When I was 18, I hated her. She was comfortable and familiar, and I got used to her but in the way that you get used to a limp. I wanted to leave her so badly, and when I finally got a break at college, I couldn’t wait to come screaming back. “Remember me?! I’ve changed. I’ve outgrown you.”
I’m twenty-five now, and I miss her. I remember her familiar curves, her radiating warmth and her distancing cold. I don’t want to go back to her. But my heart breaks when we’re forced apart.
On Tuesday morning, I sat at my parents’ breakfast table, far away from my childhood home, but not so far that her hold on me wasn’t achingly apparent. My mom packed up her bag for the day and I spooned cereal between my quivering lips. I started to cry. "I feel like I'm in third grade again," I whimpered. "Don't make me go to school, mom, I want to stay home."

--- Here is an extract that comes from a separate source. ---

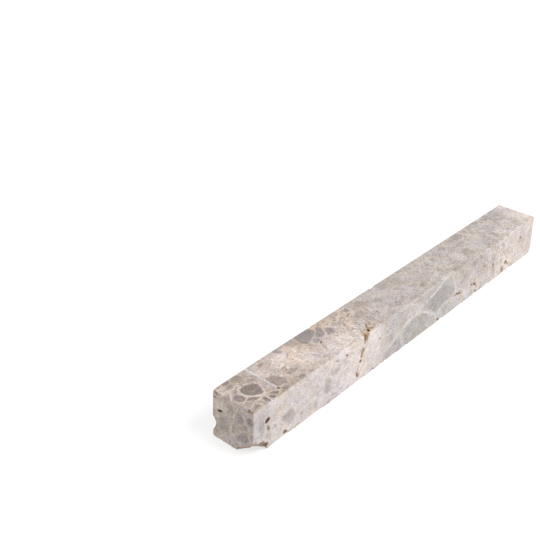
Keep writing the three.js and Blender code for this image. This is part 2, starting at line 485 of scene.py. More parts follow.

I know that there are great things waiting for me out there. I am destined to be successful, as a chef, as a writer, as an eater, as an editor, or maybe as something I haven’t even considered yet. But part of me wants to slink back home to the predictability and comfort of friends who have known me since I was ten years old and love me whether I am an exacerbated version of myself, or not myself at all. Part of me wants to buy a car and move into a cheap apartment in the middle of streets I could traverse with my eyes closed. I want to sink down into the cushion of home.
I used to tell myself that there was another home out there for me. I’d learn to love a different city with different people, and I’d create a better life of my own, instead of claiming one that had already been created for me.
I’m not sure why I want her back. All I know is that I do.